The planners behind the Cornell Technion campus, scheduled to open on Roosevelt Island in 2017, expect students to work closely with the university’s corporate partners.
So closely, in fact, that by the time the campus is complete in 2037 as much as 500,000 s/f of commercial office space is planned for corporate colocation.
“In a typical campus there are real barriers between business and academia — real physical walls,” Karen Backus of K. Backus & Associates, who is consulting on the project, told the audience at a CoreNet Global event last week. “Cornell intends to break those walls down.”
The first phase of construction, expected to commence once the campus has completed the city’s land use review process in the summer of 2013, will consist of four buildings, of which third-party private developers will build all but one.
A Request for Proposals for a master developer for the campus was issued in November, Backus said, and a winner is expected to be selected by the spring.
One of the buildings will be a 150,000 s/f “loft-like” office building, in which Cornell will take 50,000 s/f, Backus said. The development partner — whoever that ends up being — will lease the remaining 100,000 s/f, she said.
Possible tenants include “tech companies who want to co-locate with Cornell; large, existing companies who want a New York office; small ones who want to participate in the research going on at Cornell; operators of shared workspaces, like the Cambridge innovation center,” she said, adding that the hope is to attract a wide range of tenants. “In addition to tech companies per se, we also hope to attract businesses who serve the tech industry — venture capitalists, intellectual property attorneys and other types of advisors.”
One company that is already sharing space with the school is Google, which has leased space at 111 Eighth Avenue for the program to start training students for Masters of Engineering degrees in computer science while the campus is under construction, she said.
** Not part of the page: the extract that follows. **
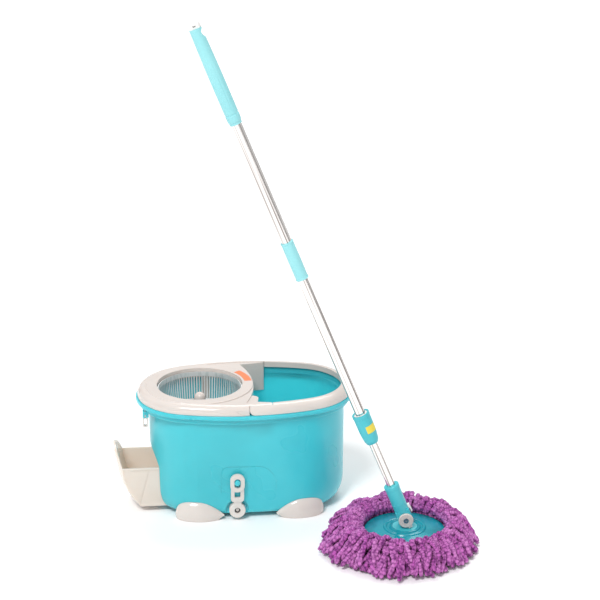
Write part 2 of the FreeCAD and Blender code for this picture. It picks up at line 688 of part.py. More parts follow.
def make_grip():
    """Long grip: a ring and groove above its foot, shallow flutes, and a thumb scoop in its neck."""
    low, high = GRIP_LOW, CAP_LOW
    stem_r, stem = CAP_STEM
    bore = OUTER_TUBE_R + 0.02
    grip = turned([(bore, low), (12.2, low), (12.9, low + 3), (13.3, low + 13), (12.3, low + 14),
                   (12.3, low + 15.5), (13.0, low + 17), (13.2, low + 70), (13.0, low + 110),
                   (12.3, high - 32), (11.6, high),
                   (stem_r + 0.02, high), (stem_r + 0.02, high - stem - 0.5), (0, high - stem - 0.5),
                   (0, TUBE_END + 1), (bore, TUBE_END + 1)])
    flutes = []
    for i in range(10):
        flute = rod(4.0, (0, 0, low + 24), (0, 0, high - 44))
        flute.translate(V(16.55, 0, 0))
        flute.rotate(V(0, 0, 0), Z_AXIS, 36.0 * i)
        flutes.append(flute)
    scoop = rod(11.0, (18.4, -20, high - 12), (18.4, 20, high - 12))
    return grip.cut(flutes + [scoop])


def make_connector():
    """Plain sleeve over the joint of the two tubes, with a thin rim at each end."""
    low, high = CONNECTOR
    bore = OUTER_TUBE_R
    return turned([(bore, low), (12.3, low), (12.6, low + 0.6), (12.6, low + 2.4), (11.9, low + 3.2),
                   (12.2, (low + high) / 2), (11.9, high - 3.2), (12.6, high - 2.4), (12.6, high - 0.6),
                   (12.3, high), (bore, high)])


def make_spiral_rod():
    low, high, width, thick = ROD
    steps = int((high - low) / SPIRAL_LEAD * 18)
    wires = []
    for i in range(steps + 1):
        z = low + (high - low) * i / steps
        turn = 2 * math.pi * (z - NUT_Z) / SPIRAL_LEAD
        corners = []
        for sx, sy in ((-1, -1), (1, -1), (1, 1), (-1, 1)):
            x, y = sx * width / 2, sy * thick / 2
            across = x * math.cos(turn) - y * math.sin(turn)
            corners.append(V(across, x * math.sin(turn) + y * math.cos(turn), z))
        wires.append(Part.makePolygon(corners + [corners[0]]))
    return Part.makeLoft(wires, True, True)


def make_drive_nut():
    nut = rod(6.2, (0, 0, NUT_Z - 1.5), (0, 0, NUT_Z + 1.5))
    half_w, half_t = ROD[2] / 2 + 0.5, ROD[3] / 2 + 0.75
    return nut.cut(box((-half_w, -half_t, NUT_Z - 3), (half_w, half_t, NUT_Z + 3)))


def make_lock_sleeve():
    low, high = SLEEVE
    sleeve = turned([(8.8, low), (11.5, low), (14.0, low + 6), (15.8, low + 20), (16.4, low + 30),
                     (16.6, high - 6), (17.2, high - 5.5), (17.2, high), (13.4, high), (13.4, low + 9),
                     (8.8, low + 5)])
    flutes = []
    for i in range(SLEEVE_FLUTES):
        flute = rod(1.1, (0, 0, low + 44), (0, 0, high - 8))
        flute.translate(V(17.2, 0, 0))
        flute.rotate(V(0, 0, 0), Z_AXIS, 360.0 / SLEEVE_FLUTES * i)
        flutes.append(flute)
    return sleeve.cut(flutes)


def make_label():
    low = SLEEVE[0] + 26
    band = pipe(16.95, 16.65, low, low + 15)
    wedge = Part.makeCylinder(40, 60, V(0, 0, low - 10), Z_AXIS, 75)
    wedge.rotate(V(0, 0, 0), Z_AXIS, -95)
    return band.common(wedge)


def make_sleeve_core():
    low = SLEEVE[0] + 10
    return turned([(8.6, low), (13.05, low), (13.05, SLEEVE[1] - 1), (OUTER_TUBE_R, SLEEVE[1] - 1),
                   (OUTER_TUBE_R, low + 22), (8.6, low + 22)])


def socket_barrel(grow):
    """Round upper part of the socket, filled, with its band line and top rim."""
    top = SOCKET_TOP
    outside = ((14.0, 16), (14.2, 34), (14.7, 35), (14.2, 36), (14.4, top - 8), (15.0, top - 7),
               (15.0, top - 0.8), (14.2, top))
    return turned([(0, 16)] + [(r + grow, z) for r, z in outside] + [(0, top)])


def cheek_block(grow):
    """Block that the fork's cheeks are cut from, between the barrel and the pivot."""
    reach = FORK_R + grow
    return box((-reach, -CHEEK[1], 0), (reach, CHEEK[1], 20 + grow))


def make_head_socket():
    barrel = socket_barrel(0.0).cut(rod(INNER_TUBE_R, (0, 0, 26), (0, 0, SOCKET_TOP + 1)))
    cheeks = rod(FORK_R, (0, -CHEEK[1], 0), (0, CHEEK[1], 0)).fuse(cheek_block(0.0))
    cheeks = cheeks.cut(box((-20, -CHEEK[0], -20), (20, CHEEK[0], 16)))
    socket = barrel.fuse(cheeks)
    return socket.cut(rod(3.0, (0, -20, 0), (0, 20, 0)))


def make_lock_tongue():
    """Curved tab behind the socket, on a short strut, clear of the barrel and the cheeks."""
    outer = rod(19.0, (0, -3.6, 12), (0, 3.6, 12)).cut(rod(16.4, (0, -5, 12), (0, 5, 12)))
    strip = outer.common(box((4.0, -4, 8), (20, 4, 40)))
    strut = box((13.2, -3.6, 17), (18.0, 3.6, 25))
    return strip.fuse(strut).cut(socket_barrel(TONGUE_GAP)).cut(cheek_block(TONGUE_GAP))


def make_pivot_cap(side):
    cap = rod(14.5, (0, CHEEK[1], 0), (0, CHEEK[1] + 4, 0))
    cap = cap.makeFillet(1.2, front_edge(cap, CHEEK[1] + 4))
    tab = box((-4, CHEEK[1], -17.5), (4, CHEEK[1] + 3, -10))
    tab.rotate(V(0, 0, 0), Y_AXIS, -12)
    cap = cap.fuse(tab).cut(rod(3.0, (0, 0, 0), (0, 30, 0))).cut(rod(5.2, (0, CHEEK[1] + 2.4, 0), (0, 30, 0)))
    if side < 0:
        cap = cap.mirror(V(0, 0, 0), Y_AXIS)
    return cap


def make_pivot_bolt():
    shank = rod(3.0, (0, -CHEEK[1] - 2.4, 0), (0, CHEEK[1] + 3.6, 0))
    head = rod(5.0, (0, -CHEEK[1] - 4.4, 0), (0, -CHEEK[1] - 2.4, 0))
    socket = rod(1.8, (0, -CHEEK[1] - 5, 0), (0, -CHEEK[1] - 3.2, 0))
    return shank.fuse(head).cut(socket)


def make_pivot_nut():
    low = CHEEK[1] + 2.4
    corners = []
    for i in range(7):
        angle = math.radians(60 * i)
        corners.append(V(4.6 * math.cos(angle), low, 4.6 * math.sin(angle)))
    nut = Part.Face(Part.makePolygon(corners)).extrude(V(0, 2.4, 0))
    return nut.cut(rod(3.0, (0, 0, 0), (0, 30, 0)))


# ---- Mop head: level on the floor, under the pivot ----

HEAD = (MOP_PIVOT.x, MOP_PIVOT.y)


def make_knuckle():
    x, y, z = MOP_PIVOT
    lug = rod(11.5, (x, y - 8.2, z), (x, y + 8.2, z))
    stem = box((x - 11.5, y - 8.2, 48), (x + 11.5, y + 8.2, z))
    flange = rod(24.0, (x, y, 45), (x, y, 50))
    return lug.fuse([stem, flange]).cut(rod(3.0 + RUNNING, (x, y - 20, z), (x, y + 20, z)))


def make_mop_disc():
    return turned([(24.2, 41.5), (DISC_R - 1.5, 37.5), (DISC_R, 38.6), (DISC_R, 40.6), (DISC_R - 1.5, 41.6),
                   (60, 44.4), (42, 47.0), (40.5, 49.0), (38, 49.6), (36, 49.0), (34.5, 47.6), (31.5, 48.2),
                   (30.2, 50.6), (28.6, 51.2), (27, 50.6), (26, 49.6), (24.2, 50.0)], *HEAD)


def make_strand_ring():
    return turned([(30, 32), (76, 32), (77, 33.5), (76, 37.0), (30, 39.5)], *HEAD)


def make_strands():
    return turned([(52, 0), (146, 0), (153, 5), (STRAND_R, 15), (STRAND_R - 1, 28), (149, 42), (135, 55),
                   (116, 63), (97, 63), (86, 54), (81.5, 44), (81.5, 36), (79, 31), (52, 30)], *HEAD)


PIECES = {
    "bucket_shell": make_bucket,
    "foot_front_left": lambda: make_foot(-1, -1),
    "foot_front_right": lambda: make_foot(1, -1),
    "foot_back_left": lambda: make_foot(-1, 1),
    "foot_back_right": lambda: make_foot(1, 1),
    "spinner_insert": make_insert,
    "ring_inlay": lambda: ring_inlay(0.0),
    "basket_spindle": lambda: rod(SPINDLE_R, (BASKET_X, 0, SPINDLE_Z[0]), (BASKET_X, 0, SPINDLE_Z[1])),
    "spindle_nut": lambda: pipe(9.0, SPINDLE_R, HUB_Z[0] - 6.5, HUB_Z[0], BASKET_X),
    "spindle_ring": lambda: pipe(7.2, SPINDLE_R, SPINDLE_Z[1] - 4.4, SPINDLE_Z[1] - 3.0, BASKET_X),
    "handle_pins": make_handle_pins,
    "clip_pin": lambda: rod(CLIP_PIN_R, (CLIP[0], CLIP[1] - 7.4, CLIP[2]), (CLIP[0], CLIP[1] + 7.4, CLIP[2])),
    "carry_handle": make_handle,
    "basket_wall": make_basket_wall,
    "basket_base": make_basket_base,
    "basket_post": make_basket_post,
    "post_cap": make_post_cap,
    "post_screws": make_post_screws,
    "spindle_bushes": make_bushes,
    "drawer": make_drawer,
    "drain_plug": make_plug,
    "side_clip": make_clip,
    "hang_cap": lambda: place(make_hang_cap()),
    "grip": lambda: place(make_grip()),
    "grip_collar": lambda: place(pipe(11.6, OUTER_TUBE_R, GRIP_LOW - 5, GRIP_LOW)),
    "upper_tube": lambda: place(pipe(OUTER_TUBE_R, OUTER_TUBE_R - TUBE_WALL, 584, TUBE_END)),
    "tube_connector": lambda: place(make_connector()),
    "connector_spigot": lambda: place(rod(OUTER_TUBE_R - TUBE_WALL, (0, 0, 545), (0, 0, 607))),
    "outer_tube": lambda: place(pipe(OUTER_TUBE_R, OUTER_TUBE_R - TUBE_WALL, SLEEVE[0] + 32, 568)),
    "sleeve_core": lambda: place(make_sleeve_core()),
    "spiral_rod": lambda: place(make_spiral_rod()),
    "rod_anchor": lambda: place(rod(OUTER_TUBE_R - TUBE_WALL, (0, 0, ROD[1]), (0, 0, ROD[1] + 16))),
    "lock_sleeve": lambda: place(make_lock_sleeve()),
    "sleeve_label": lambda: place(make_label()),
    "guide_bush": lambda: place(pipe(8.93, INNER_TUBE_R + RUNNING, 292, 322)),
    "drive_nut": lambda: place(make_drive_nut()),
    "inner_tube": lambda: place(pipe(INNER_TUBE_R, INNER_TUBE_R - TUBE_WALL, 26, 325)),
    "clutch_cup": lambda: place(pipe(INNER_TUBE_R - TUBE_WALL, 6.6, 314, 325).fuse(
        pipe(INNER_TUBE_R - TUBE_WALL, 4.3, 312, 316))),
    "head_socket": lambda: place(make_head_socket()),
    "lock_tongue": lambda: place(make_lock_tongue()),
    "pivot_cap_front": lambda: place(make_pivot_cap(-1)),
    "pivot_cap_back": lambda: place(make_pivot_cap(1)),
    "pivot_bolt": lambda: place(make_pivot_bolt()),
    "pivot_nut": lambda: place(make_pivot_nut()),
    "hub_knuckle": make_knuckle,
    "mop_disc": make_mop_disc,
    "strand_ring": make_strand_ring,
    "mop_strands": make_strands,
}

low = V(1e9, 1e9, 1e9)
high = V(-1e9, -1e9, -1e9)
for name, make in PIECES.items():
    shape = make()
    solids = shape.Solids
    state = "ok" if shape.isValid() and solids else "BAD"
    bounds = shape.optimalBoundingBox(False)
    low = V(min(low.x, bounds.XMin), min(low.y, bounds.YMin), min(low.z, bounds.ZMin))
    high = V(max(high.x, bounds.XMax), max(high.y, bounds.YMax), max(high.z, bounds.ZMax))
    print(f"{name}: {len(solids)} solid(s), {shape.Volume / 1000:.2f} cm3, {state}")
    write(name, shape)
print("set box", low, high, "centre", (low.x + high.x) / 2, (low.y + high.y) / 2)
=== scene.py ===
import bpy
import json
import math
import random
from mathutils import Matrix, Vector


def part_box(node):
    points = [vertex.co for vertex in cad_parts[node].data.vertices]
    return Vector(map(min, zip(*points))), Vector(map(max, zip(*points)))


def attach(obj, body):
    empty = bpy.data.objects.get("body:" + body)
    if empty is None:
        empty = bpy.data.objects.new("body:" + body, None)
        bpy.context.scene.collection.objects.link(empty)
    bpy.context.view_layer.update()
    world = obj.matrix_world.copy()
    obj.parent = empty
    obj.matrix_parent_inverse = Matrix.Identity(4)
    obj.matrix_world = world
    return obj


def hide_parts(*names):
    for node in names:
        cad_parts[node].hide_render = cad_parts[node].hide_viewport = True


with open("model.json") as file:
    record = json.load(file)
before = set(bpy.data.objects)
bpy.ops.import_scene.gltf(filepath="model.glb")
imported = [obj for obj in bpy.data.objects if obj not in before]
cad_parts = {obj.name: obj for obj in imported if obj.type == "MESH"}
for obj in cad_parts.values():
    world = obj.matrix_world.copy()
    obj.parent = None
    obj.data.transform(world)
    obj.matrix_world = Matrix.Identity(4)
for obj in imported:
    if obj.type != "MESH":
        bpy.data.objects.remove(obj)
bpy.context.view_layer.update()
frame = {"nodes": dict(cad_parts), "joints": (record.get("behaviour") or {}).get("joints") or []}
nodes = frame["nodes"]
joints = {joint["name"]: joint for joint in frame["joints"]}
random.seed(11)


# ---------------------------------------------------------------- studio
# White paper floor under an even white sky, with a broad key light from the front left and a
# weaker one from behind. Dark cards round the set give the polished steel something to reflect.
shell_low, shell_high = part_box("bucket_shell")
BUCKET = Vector(((shell_low.x + shell_high.x) / 2, (shell_low.y + shell_high.y) / 2, 0.0))
AIM_RIGHT, AIM_HEIGHT = 0.114, 0.429
AIM = BUCKET + Vector((AIM_RIGHT, 0.0, AIM_HEIGHT))
CAMERA_AZIMUTH, CAMERA_ELEVATION, CAMERA_DISTANCE = -5.42, 19.26, 3.844
SENSOR_MM, LENS_MM = 36.0, 114.55
PAPER_MOTTLE_MM = 300.0


def linear(hex_code):
    """sRGB hex colour as the linear colour that a shader takes."""
    channels = [int(hex_code[i:i + 2], 16) / 255 for i in (1, 3, 5)]
    straight = [c / 12.92 if c <= 0.04045 else ((c + 0.055) / 1.055) ** 2.4 for c in channels]
    return (*straight, 1.0)


def new_material(name):
    """Empty node material."""
    material = bpy.data.materials.new(name)
    material.use_nodes = True
    material.node_tree.nodes.clear()
    return material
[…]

Other elements of the first phase of construction include residential building for students, faculty and staff, a 40,000 s/f conference center and 110-room hotel.
“Cornell’s ultimate aspiration is to become the destination for tech in New York City,” she said.
The campus buildings will be designed to produce as much energy as they consume, said Kyu-Jung Whang, vice president for facilities services at Cornell, making them the first “net-zero energy” buildings in the city.
The architectural firm Morphosis has prepared initial designs for the first academic building, which the university will develop itself, that include a canopy of solar panels extending over a courtyard. The buildings will all be angled slightly off of the center line of the island in order to face true south and maximize the efficiency of rooftop solar panels, he said.
The initial plan for the campus called for the buildings to be center around a pathway along the ridge at the middle of the island, with all building entrances 19 feet above sea level. In the wake of Hurricane Sandy, he said, that level may be increased to 20 feet, and infrastructure equipment will be located above the entry level.
“We believe that global warming is happening and the seas are rising and there are going to be more storms in the future,” he said. “It’s going to get worse and worse. That’s not a political statement, that’s a factual scientific statement.”